In other words, we have the stuff but we're not going to show it to you.
But when it came to Krell's FOIA on the longer school day, it wasn't clear whether CPS ever had the material to begin with.
Not one to give up easily, Krell took advantage of a "reform" to the FOIA law, passed by the General Assembly in 2009, that authorizes the Illinois attorney general to act as a referee in disputes over information requests.
On March 29, Krell wrote a letter to the office of Attorney General Lisa Madigan, saying he finds it "difficult to believe" that CPS does not have the documents he requested. He noted that schools officials could provide no evidence to "prove" Brizard's math, "which is what we teach all kids to do."
Krell wrote that he made his request to determine whether CPS officials had "really done their homework" before making their longer-school-day pitch to parents.
You know, if I didn't know better, I'd say that Mr. Krell is just a little bit of a wise guy.
Madigan's office responded favorably. On April 5, Assistant Attorney General Sara Gadola Gallagher notified CPS that "we have determined further inquiry is warranted with regard to this matter."
Hooray for transparency!
Gallagher also requested that CPS confirm whether it had any of the records Krell requested. Even better, "If no such responsive records exist, please explain why CPS does not maintain these records."
But CPS was hardly moved by Gallagher's letter. On April 26, CPS wrote Gallagher explaining that the school district only keeps the records it has to under state education law. "The documents that Mr. Krell has requested are not mandated for retention by these standards."
In other words, that wise guy with his wisecracks can stick his FOIA request where the sun don't shine.

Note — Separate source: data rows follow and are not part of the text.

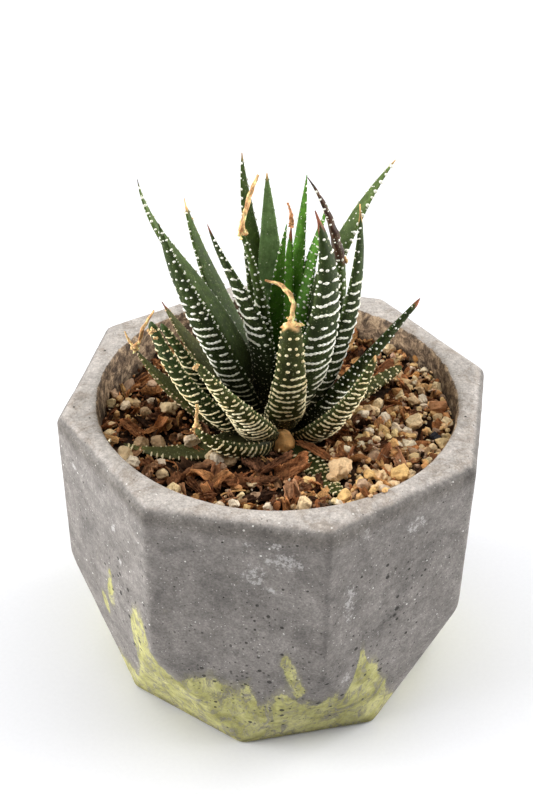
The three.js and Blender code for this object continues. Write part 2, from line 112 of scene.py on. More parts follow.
def make_piece(name, points, faces, material, node, smooth=True, colors=None):
    """Makes a mesh of points (mm) and groups of equal-sized faces; colors holds point colours by name."""
    mesh = bpy.data.meshes.new(name)
    faces = [group.astype(np.int32) for group in faces]
    sizes = np.concatenate([np.full(len(group), group.shape[1], dtype=np.int32) for group in faces])
    mesh.vertices.add(len(points))
    mesh.vertices.foreach_set("co", (points * MM).ravel())
    mesh.loops.add(int(sizes.sum()))
    mesh.loops.foreach_set("vertex_index", np.concatenate([group.ravel() for group in faces]))
    mesh.polygons.add(len(sizes))
    mesh.polygons.foreach_set("loop_start", (np.cumsum(sizes) - sizes).astype(np.int32))
    mesh.polygons.foreach_set("loop_total", sizes)
    mesh.polygons.foreach_set("use_smooth", np.full(len(sizes), smooth))
    mesh.materials.append(material)
    mesh.update(calc_edges=True)
    for key, values in (colors or {}).items():
        layer = mesh.color_attributes.new(name=key, type="FLOAT_COLOR", domain="POINT")
        rgba = np.ones((len(points), 4), dtype=np.float32)
        rgba[:, :3] = values
        layer.data.foreach_set("color", rgba.ravel())
    obj = bpy.data.objects.new(name, mesh)
    bpy.context.scene.collection.objects.link(obj)
    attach(obj, "root")
    if node:
        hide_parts(node)


def closed_tube(rings, first, last):
    """A tube of closed rings with a middle point at each end: its points, quads and end triangles."""
    rows, columns = rings.shape[:2]
    total = rows * columns
    c = np.arange(columns)
    nxt = (c + 1) % columns
    low = np.arange(rows - 1)[:, None] * columns
    quads = np.stack([low + c, low + nxt, low + columns + nxt, low + columns + c], -1).reshape(-1, 4)
    start = np.stack([nxt, c, np.full(columns, total)], -1)
    end = np.stack([total - columns + c, total - columns + nxt, np.full(columns, total + 1)], -1)
    return np.vstack([rings.reshape(-1, 3), first, last]), quads, np.vstack([start, end])


def around(columns):
    return np.linspace(0, 2 * math.pi, columns, endpoint=False)


def polar(radius, angle, z):
    """Points this far from the axis in this direction."""
    return np.stack(np.broadcast_arrays(radius * np.cos(angle), radius * np.sin(angle), z), -1)


def normalised(v):
    return v / np.maximum(np.linalg.norm(v, axis=-1, keepdims=True), 1e-9)


def smoothstep(low, high, x):
    t = np.clip((x - low) / (high - low), 0, 1)
    return t * t * (3 - 2 * t)


def blend(a, b, share):
    return np.asarray(a) * (1 - share) + np.asarray(b) * share


def wave_noise(points, scale, seed):
    """Cheap smooth noise between -1 and 1: a sum of sine waves in seeded directions."""
    rng = np.random.default_rng(seed)
    total = np.zeros(points.shape[:-1])
    for _ in range(6):
        direction = normalised(rng.normal(size=3))
        phase = rng.uniform(0, 2 * math.pi)
        total += np.sin(points @ direction * scale * rng.uniform(0.6, 1.7) + phase)
    return total / 3.2


def turned(x, y, z=0.0):
    """Turns a place or direction from the photograph's side into the pot's axes."""
    c, s = math.cos(CAMERA_TURN), math.sin(CAMERA_TURN)
    return np.array([x * c - y * s, x * s + y * c, z])


def view_axes():
    """The camera's right, up and back directions."""
    right = np.array([1.0, 0.0, 0.0])
    up = np.array([0.0, math.sin(CAMERA_PITCH), math.cos(CAMERA_PITCH)])
    c, s = math.cos(CAMERA_ROLL), math.sin(CAMERA_ROLL)
    axes = [right * c + up * s, up * c - right * s]
    return [turned(*v) for v in (*axes, np.cross(*axes))]


VIEW_PLACE = turned(*CAMERA_PLACE)
VIEW_AXES = view_axes()


# ---------------------------------------------------------------- node helpers


class Nodes:
    """Builds a material's node tree with short calls."""

    def __init__(self, name):
        self.material = bpy.data.materials.new(name)
        self.material.use_nodes = True
        self.tree = self.material.node_tree
        self.tree.nodes.clear()
        output = self.tree.nodes.new("ShaderNodeOutputMaterial")
        self.shader = self.tree.nodes.new("ShaderNodeBsdfPrincipled")
        self.tree.links.new(self.shader.outputs["BSDF"], output.inputs["Surface"])
        self.coords = self.add("TexCoord", "Object", {})

    def fill(self, node, inputs):
        """Inputs are given by name or number, and each is a value or another node's output."""
        for key, value in inputs.items():
            socket = node.inputs[key]
            if isinstance(value, bpy.types.NodeSocket):
                self.tree.links.new(value, socket)
            else:
                socket.default_value = (*value, 1) if socket.type == "RGBA" else value

    def add(self, kind, output, inputs, **settings):
        node = self.tree.nodes.new("ShaderNode" + kind)
        for key, value in settings.items():
            setattr(node, key, value)
        self.fill(node, inputs)
        return node.outputs[output]

    def noise(self, scale, detail=4.0, rough=0.55, stretch=None, vector=None, warp=0.0):
        vector = vector or self.coords
        if stretch:
            vector = self.add("Mapping", "Vector", {"Vector": vector, "Scale": stretch})
        return self.add("TexNoise", "Fac", {"Scale": scale, "Detail": detail, "Roughness": rough,
                                            "Distortion": warp, "Vector": vector})

    def cells(self, scale, output="Distance"):
        return self.add("TexVoronoi", output, {"Scale": scale, "Vector": self.coords})

    def grains(self, scale, rare, reach, wider=None):
        """Round spots of random sizes: none below the share 'rare', up to 'reach' cells wide."""
        size = self.remap(self.split(self.cells(scale, "Color"))[0], rare, 1.0, 0.0, reach)
        if wider is not None:
            size = self.times(size, wider)
        return self.remap(self.math("SUBTRACT", self.cells(scale), size), 0.012, -0.014)

    def ramp(self, value, *stops):
        """Stops are (position, colour or grey)."""
        color = self.add("ValToRGB", "Color", {"Fac": value})
        elements = color.node.color_ramp.elements
        while len(elements) < len(stops):
            elements.new(0.5)
        for element, (position, tint) in zip(elements, stops):
            element.position = position
            element.color = (*(tint if isinstance(tint, tuple) else (tint, tint, tint)), 1)
        return color

    def remap(self, value, low, high, to_low=0.0, to_high=1.0):
        return self.add("MapRange", "Result", {"Value": value, "From Min": low, "From Max": high,
                                               "To Min": to_low, "To Max": to_high},
                        interpolation_type="SMOOTHSTEP")

    def math(self, operation, a, b):
        return self.add("Math", "Value", {0: a, 1: b}, operation=operation)

    def times(self, a, b):
        return self.math("MULTIPLY", a, b)

    def plus_noise(self, value, noise, strength):
        """Adds noise that swings to both sides of nothing."""
        return self.math("ADD", value, self.times(self.math("SUBTRACT", noise, 0.5), strength))

    def mix(self, factor, a, b, blend="MIX"):
        return self.add("Mix", 2, {0: factor, 6: a, 7: b}, data_type="RGBA", blend_type=blend)

    def paint(self, color, where, strength, over, blend="MIX"):
        return self.mix(self.times(where, strength), color, over, blend)

    def vary(self, color, strength, pattern, *stops):
        """Makes the colour darker and paler along a pattern."""
        return self.mix(strength, color, self.ramp(pattern, *stops), "MULTIPLY")

    def attribute(self, name, output="Color"):
        return self.add("Attribute", output, {}, attribute_name=name)

    def split(self, color):
        return self.add("SeparateColor", "Red", {"Color": color}).node.outputs

    def bump(self, height, strength, distance, normal=None):
        inputs = {"Strength": strength, "Distance": distance, "Height": height}
        if normal is not None:
            inputs["Normal"] = normal
        return self.add("Bump", "Normal", inputs)

    def finish(self, color, roughness, normal, specular=0.5, scatter=0.0, reach=0.05):
        self.fill(self.shader, {"Base Color": color, "Roughness": roughness, "Specular IOR Level": specular,
                                "Subsurface Weight": scatter, "Subsurface Scale": reach})
        if normal is not None:
            self.fill(self.shader, {"Normal": normal})
        return self.material


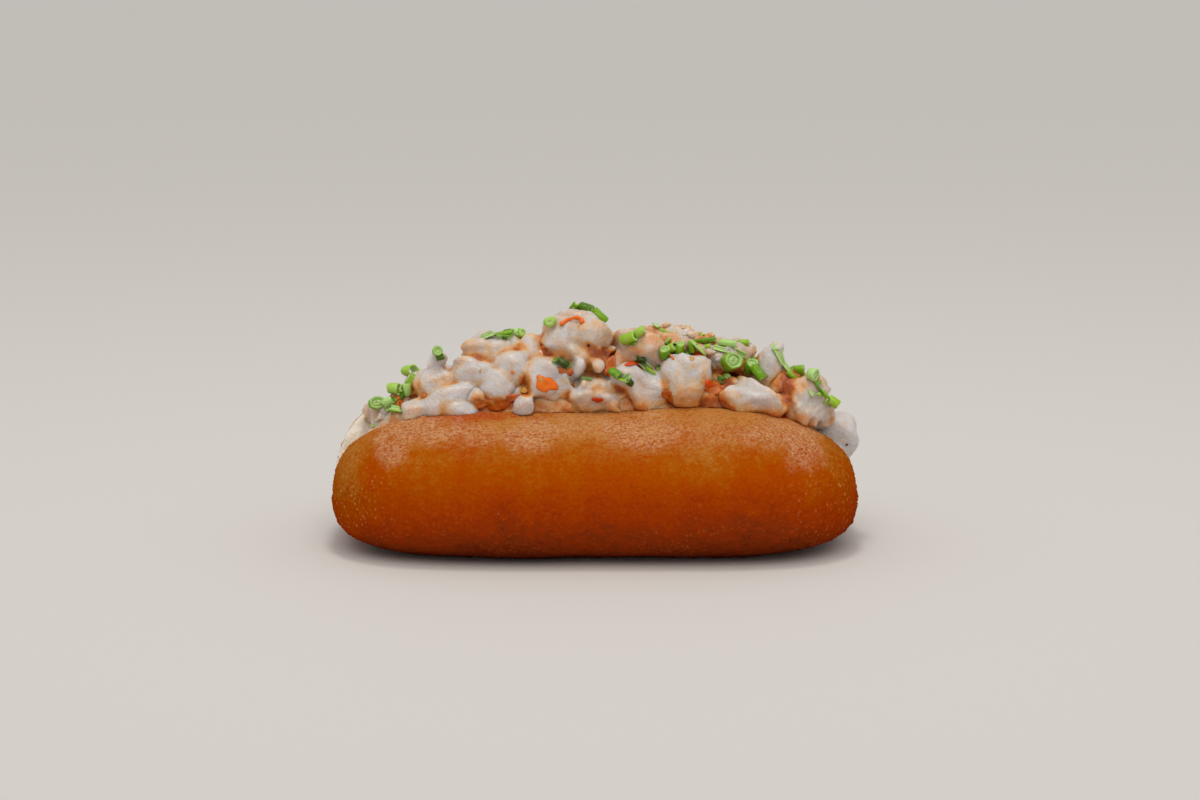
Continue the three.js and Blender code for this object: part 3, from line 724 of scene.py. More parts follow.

CPS didn't mention which section of the school code protects it from having to maintain documents governing decisions that shape the lives of thousands of parents, teachers, and students.
In any event, Krell wasn't about to roll over. On May 15, he wrote Gallagher urging her to press on with the case and pointing out that CPS's "assertion that all notes were immediately discarded so that no documents exist can only be what Mark Twain called a 'real stretcher.'"
Gallagher responded on July 15, telling Krell that "this matter remains in a queue awaiting determination."
And that, folks, is pretty much where the matter stands—almost one long year after it started. A spokeswoman for the attorney general's office tells me it takes a long time to issue a FOIA opinion because staff attorneys want to make sure it will stand up in court.
Hey, no one said the wheels of justice move quickly, especially when it comes to FOIA requests.
Just to let everyone know that he's still on the case, Krell recently sent an e-mail to Gallagher at the AG's office, suggesting that she make CPS specify which section of the school code permits them to throw out important documents.
Actually, now that I think about it, CPS officials haven't definitively said they threw the stuff out—only that they're not required to keep it around.
For all we know, they never had any documents in the first place and Brizard really was just making the stuff up as he went along. Or maybe they produced tons of reports—filled with smoking guns that say what the mayor knew and when he knew it. Maybe those reports are now sitting on Mayor Emanuel's bed stand—you know, so he can read them every night before falling asleep.
Well, it's a possibility. CPS hasn't responded to my request for comment.
In retrospect, Duncan's 2009 response to Krell was more reassuring. Duncan didn't turn over the records—but at least he let us know they existed.
Who knew it would be so difficult getting information from an administration that boasts of being "the most transparent government Chicago has ever seen"?